In October 2009 the first applicant was advised that the Department was giving consideration to whether he had given incorrect information in support of his application and whether he had failed to advise the Department of a relevant change in his circumstances[1]. The first applicant responded to this advice, stating that he had not been aware of his uncle's death until his arrival in Australia.
[1]Migration Act 1958 (Cth), ss 101, 104, 105.
In December 2009 the Minister's delegate cancelled the first applicant's visa. The visas of the wife and children were cancelled in consequence of that decision[2].
[2]Migration Act 1958 (Cth), s 140(1).
The applicants applied for a review of the delegate's decision to the Migration Review Tribunal ("the Tribunal"). The Tribunal found that the delegate was satisfied of the first applicant's non-compliance with provisions of the Migration Act[3]. The Tribunal affirmed the delegate's decision.
[3]Migration Act 1958 (Cth), s 109.
An application for judicial review of the Tribunal's decision was dismissed by the Federal Magistrates Court (Nicholls FM).
An appeal to the Federal Court (Jessup J) was dismissed.
The applicants apply for special leave to appeal from the orders of the Federal Court.

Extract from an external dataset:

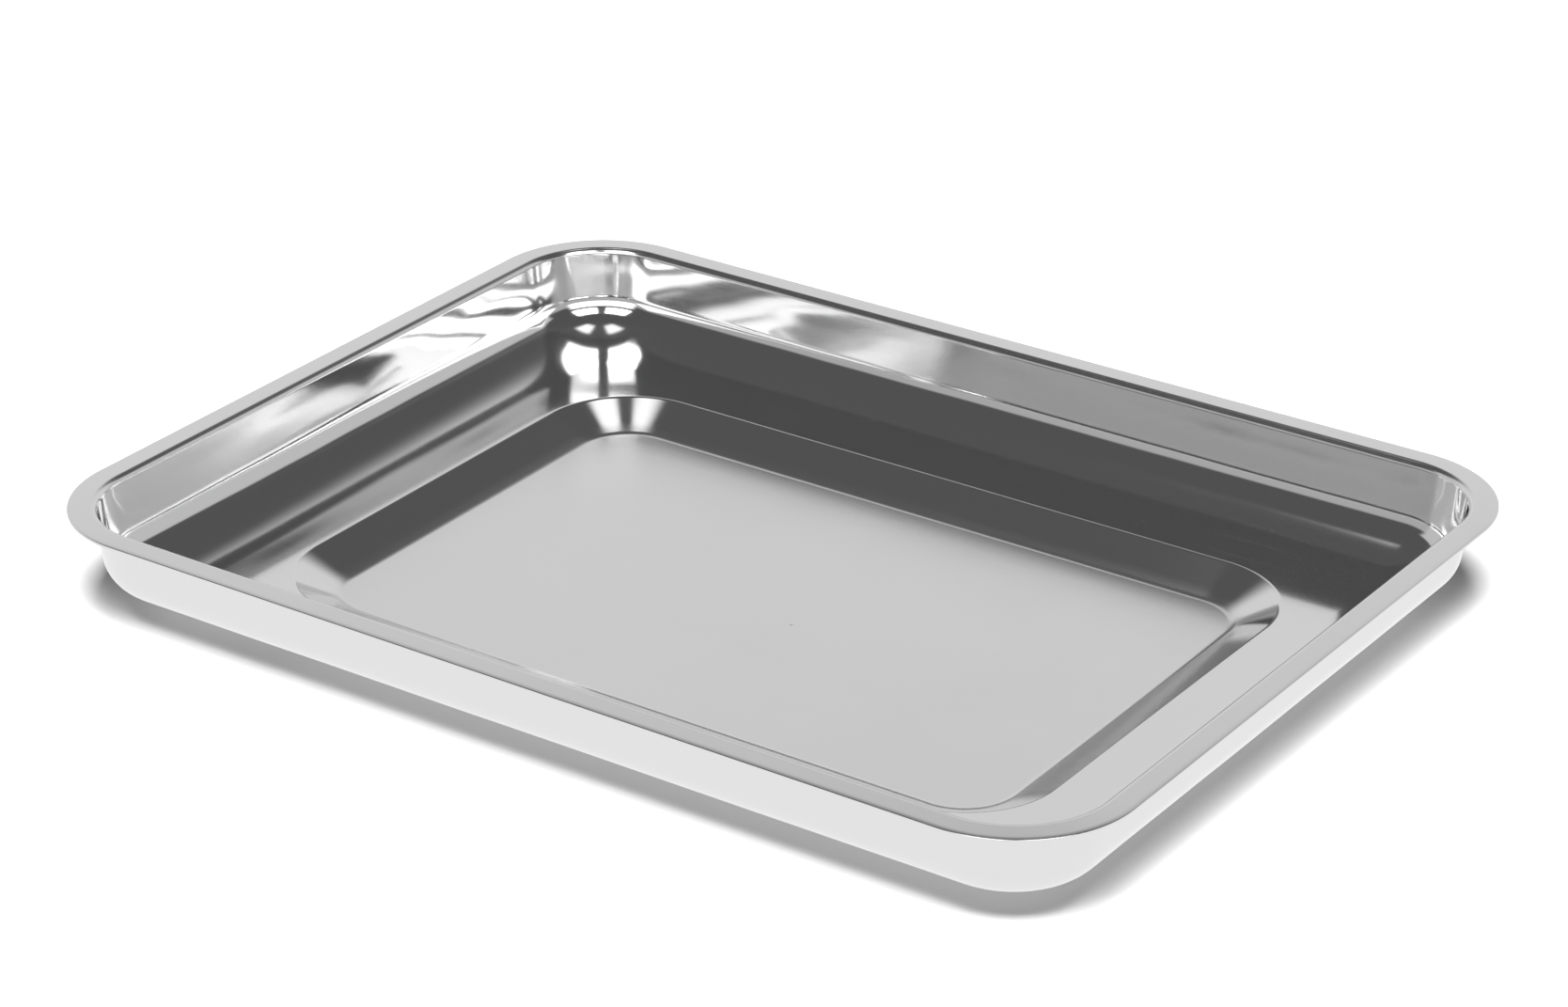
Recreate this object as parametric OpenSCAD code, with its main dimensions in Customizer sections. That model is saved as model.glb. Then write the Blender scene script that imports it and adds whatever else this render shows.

The grounds set out in the draft notice of appeal assert that the Tribunal "failed to justify its decision" and that it ignored the evidence given by the first applicant and his wife. No question of law suitable for the grant of special leave is raised by the application. The applicants' written case is largely directed to a new case, which is that the deceased uncle's widow is in poor health and in need of care. Various challenges to the Tribunal's factual findings are advanced. If special leave to appeal were granted, the appeal would have no prospects of success.
The appeal is dismissed.
Pursuant to r 41.10.5 we direct the Registrar to draw up, sign and seal an order dismissing the applications.